━━ Data extract ━━

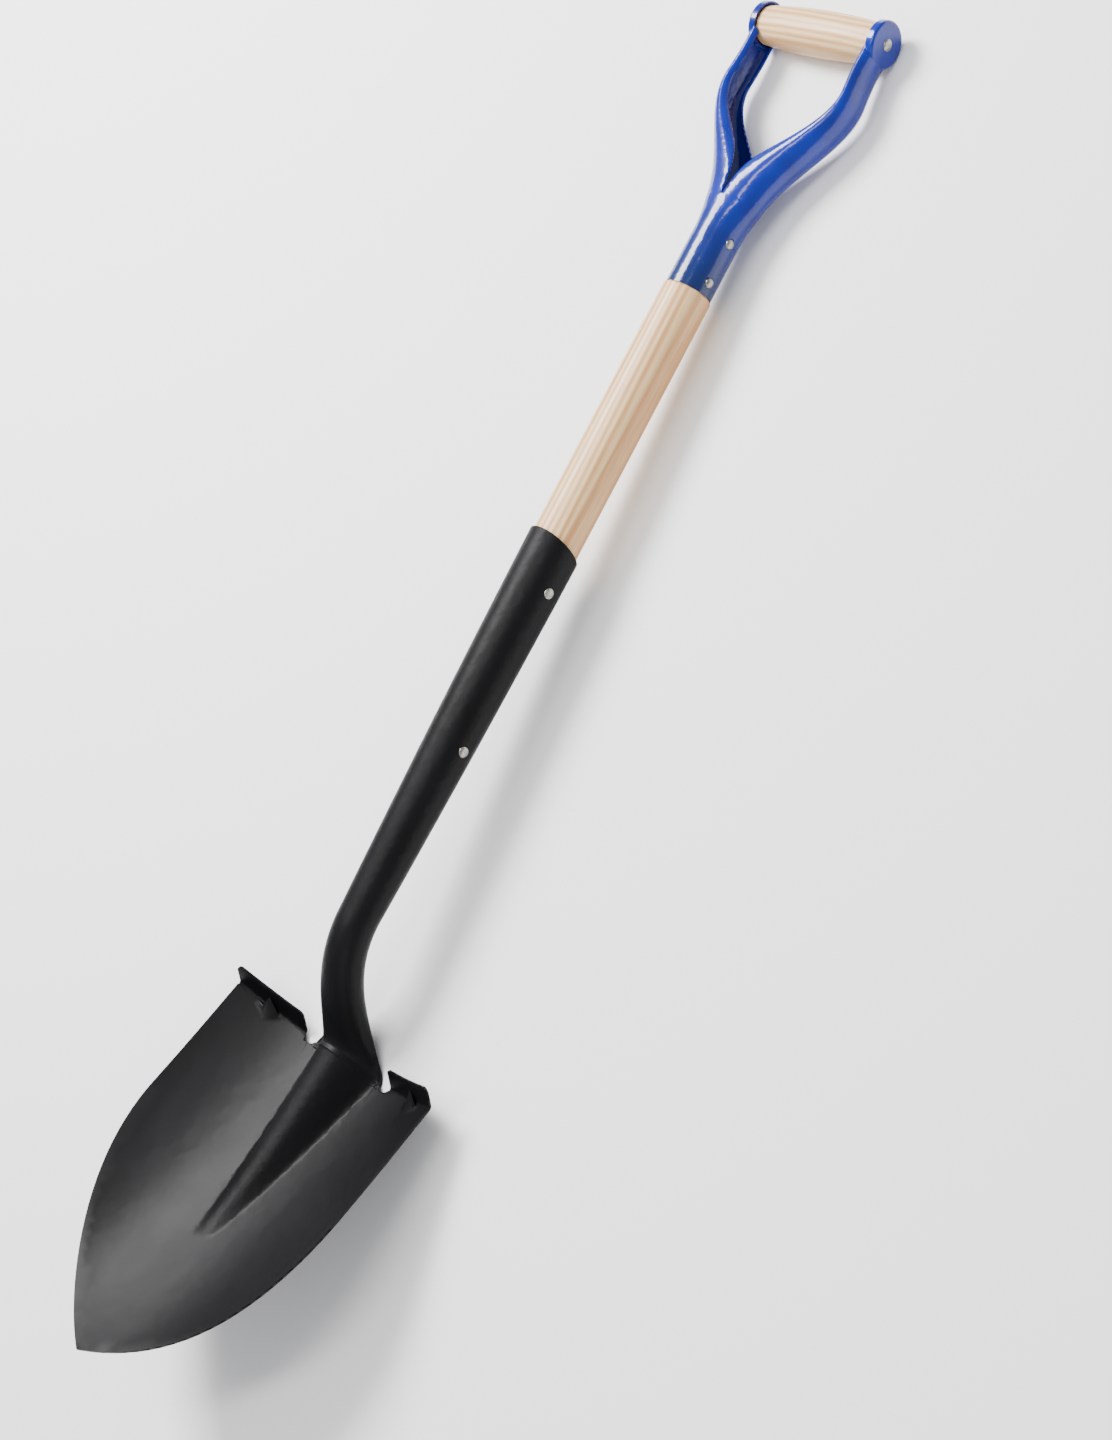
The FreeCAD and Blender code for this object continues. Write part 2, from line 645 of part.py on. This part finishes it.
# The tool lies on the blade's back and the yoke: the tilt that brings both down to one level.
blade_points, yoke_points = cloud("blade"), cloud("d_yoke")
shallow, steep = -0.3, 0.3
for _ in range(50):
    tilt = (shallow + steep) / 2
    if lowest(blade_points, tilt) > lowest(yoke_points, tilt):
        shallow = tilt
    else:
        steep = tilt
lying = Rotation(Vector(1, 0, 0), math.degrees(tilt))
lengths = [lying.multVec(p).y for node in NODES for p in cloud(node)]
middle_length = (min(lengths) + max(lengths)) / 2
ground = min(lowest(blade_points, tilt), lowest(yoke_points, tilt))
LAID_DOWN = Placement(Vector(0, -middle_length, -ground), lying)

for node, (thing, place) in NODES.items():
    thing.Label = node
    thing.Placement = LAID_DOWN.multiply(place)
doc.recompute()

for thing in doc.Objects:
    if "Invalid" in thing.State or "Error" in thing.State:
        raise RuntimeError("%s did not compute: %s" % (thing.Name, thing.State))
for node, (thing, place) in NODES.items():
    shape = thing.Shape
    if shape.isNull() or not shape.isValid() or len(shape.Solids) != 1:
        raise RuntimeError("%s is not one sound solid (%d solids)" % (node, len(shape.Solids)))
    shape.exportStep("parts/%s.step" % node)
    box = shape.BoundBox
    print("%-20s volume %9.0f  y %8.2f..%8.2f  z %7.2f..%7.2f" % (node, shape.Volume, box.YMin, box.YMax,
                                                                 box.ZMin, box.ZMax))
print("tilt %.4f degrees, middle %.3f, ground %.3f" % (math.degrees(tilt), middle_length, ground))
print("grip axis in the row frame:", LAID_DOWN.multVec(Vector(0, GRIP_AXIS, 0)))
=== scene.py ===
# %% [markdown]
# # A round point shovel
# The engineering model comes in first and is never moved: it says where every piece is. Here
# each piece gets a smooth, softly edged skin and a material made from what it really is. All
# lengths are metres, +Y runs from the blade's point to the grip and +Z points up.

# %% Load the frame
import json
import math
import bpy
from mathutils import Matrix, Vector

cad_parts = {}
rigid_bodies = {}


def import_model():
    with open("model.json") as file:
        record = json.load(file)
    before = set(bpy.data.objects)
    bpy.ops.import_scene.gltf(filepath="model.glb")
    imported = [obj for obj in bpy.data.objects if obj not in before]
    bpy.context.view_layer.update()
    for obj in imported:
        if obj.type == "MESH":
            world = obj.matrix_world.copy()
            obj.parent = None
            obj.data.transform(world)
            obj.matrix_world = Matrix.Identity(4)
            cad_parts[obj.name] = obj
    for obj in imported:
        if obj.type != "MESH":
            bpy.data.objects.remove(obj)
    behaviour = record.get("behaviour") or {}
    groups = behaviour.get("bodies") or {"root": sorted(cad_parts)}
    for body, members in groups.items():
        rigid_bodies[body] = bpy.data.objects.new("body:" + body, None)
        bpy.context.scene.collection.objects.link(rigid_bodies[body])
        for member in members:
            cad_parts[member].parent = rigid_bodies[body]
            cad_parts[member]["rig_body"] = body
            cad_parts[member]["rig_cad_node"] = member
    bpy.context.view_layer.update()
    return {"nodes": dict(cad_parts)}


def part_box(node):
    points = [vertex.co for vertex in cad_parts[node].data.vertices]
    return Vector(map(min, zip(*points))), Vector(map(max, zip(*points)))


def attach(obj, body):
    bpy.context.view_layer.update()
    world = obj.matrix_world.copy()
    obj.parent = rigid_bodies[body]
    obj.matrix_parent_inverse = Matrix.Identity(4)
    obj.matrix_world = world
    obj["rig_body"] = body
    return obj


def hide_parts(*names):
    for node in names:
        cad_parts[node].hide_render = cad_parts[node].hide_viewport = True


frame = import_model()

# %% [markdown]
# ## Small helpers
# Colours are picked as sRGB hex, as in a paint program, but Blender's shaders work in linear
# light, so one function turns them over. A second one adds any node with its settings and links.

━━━

(Direction) Above is a listing; print exactly its lines from the one with "for thing in" through the one with "for member in", and no other lines.

(Task output)
for thing in doc.Objects:
    if "Invalid" in thing.State or "Error" in thing.State:
        raise RuntimeError("%s did not compute: %s" % (thing.Name, thing.State))
for node, (thing, place) in NODES.items():
    shape = thing.Shape
    if shape.isNull() or not shape.isValid() or len(shape.Solids) != 1:
        raise RuntimeError("%s is not one sound solid (%d solids)" % (node, len(shape.Solids)))
    shape.exportStep("parts/%s.step" % node)
    box = shape.BoundBox
    print("%-20s volume %9.0f  y %8.2f..%8.2f  z %7.2f..%7.2f" % (node, shape.Volume, box.YMin, box.YMax,
                                                                 box.ZMin, box.ZMax))
print("tilt %.4f degrees, middle %.3f, ground %.3f" % (math.degrees(tilt), middle_length, ground))
print("grip axis in the row frame:", LAID_DOWN.multVec(Vector(0, GRIP_AXIS, 0)))
=== scene.py ===
# %% [markdown]
# # A round point shovel
# The engineering model comes in first and is never moved: it says where every piece is. Here
# each piece gets a smooth, softly edged skin and a material made from what it really is. All
# lengths are metres, +Y runs from the blade's point to the grip and +Z points up.

# %% Load the frame
import json
import math
import bpy
from mathutils import Matrix, Vector

cad_parts = {}
rigid_bodies = {}


def import_model():
    with open("model.json") as file:
        record = json.load(file)
    before = set(bpy.data.objects)
    bpy.ops.import_scene.gltf(filepath="model.glb")
    imported = [obj for obj in bpy.data.objects if obj not in before]
    bpy.context.view_layer.update()
    for obj in imported:
        if obj.type == "MESH":
            world = obj.matrix_world.copy()
            obj.parent = None
            obj.data.transform(world)
            obj.matrix_world = Matrix.Identity(4)
            cad_parts[obj.name] = obj
    for obj in imported:
        if obj.type != "MESH":
            bpy.data.objects.remove(obj)
    behaviour = record.get("behaviour") or {}
    groups = behaviour.get("bodies") or {"root": sorted(cad_parts)}
    for body, members in groups.items():
        rigid_bodies[body] = bpy.data.objects.new("body:" + body, None)
        bpy.context.scene.collection.objects.link(rigid_bodies[body])
        for member in members:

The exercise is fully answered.